Once you have one or more prototypes, test them and collect feedback about the design by showing the stakeholders. This is an important time for feedback. If what you’re looking to create doesn’t meet with the approval of the stakeholder, this is usually the time that any discrepancy comes out. It is also the time for feedback and alignment. Anything that the stakeholder notices are off or could be improved should be added to the requirements for the final model.

Some important considerations when collecting feedback about the prototype are:

Answer Questions without Leading the Feedback

Try not to directly answer a question like “what is this metric supposed to be?” Instead of directly answering with “that’s the number of reservations made per hour”, ask what the user stakeholder or user thinks it is.

For example, respond to “What is this metric supposed to be?” with “What do you expect this metric to mean if anything?”

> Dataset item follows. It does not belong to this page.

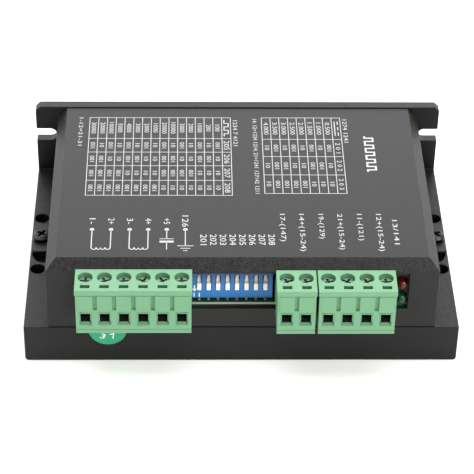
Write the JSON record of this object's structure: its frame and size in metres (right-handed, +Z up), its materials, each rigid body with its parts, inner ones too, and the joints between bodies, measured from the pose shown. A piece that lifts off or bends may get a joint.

This gives you greater insight into what is driving the questions. Could it be that the feature is not clear enough or is it that an outcome is not useful or as expected?

Silence is OK

Be OK with silence — let the stakeholder or user play with or study the result. Try not to guide the user through your prototype. If your solution is supposed to be self-explanatory, then the user should hopefully be able to figure out what the solution is telling them. It’s OK if there are quiet spells as a user studies the prototype.

After the Test

After we get feedback about the simple prototype, that is when the real work begins.

With a clear outcome in mind, the assurance that you can think in terms of the customer, and the confidence that you will provide a solution they will value, you can start building the real solution.

The benefit of the Design Thinking process is that you can have a clear outcome of what needs to be done. In addition, your stakeholders feel connected to your process. They have the confidence that you are building something that will benefit them. They trust that you understand their point of view, where their opportunities are, and that you can identify where additional opportunities might be.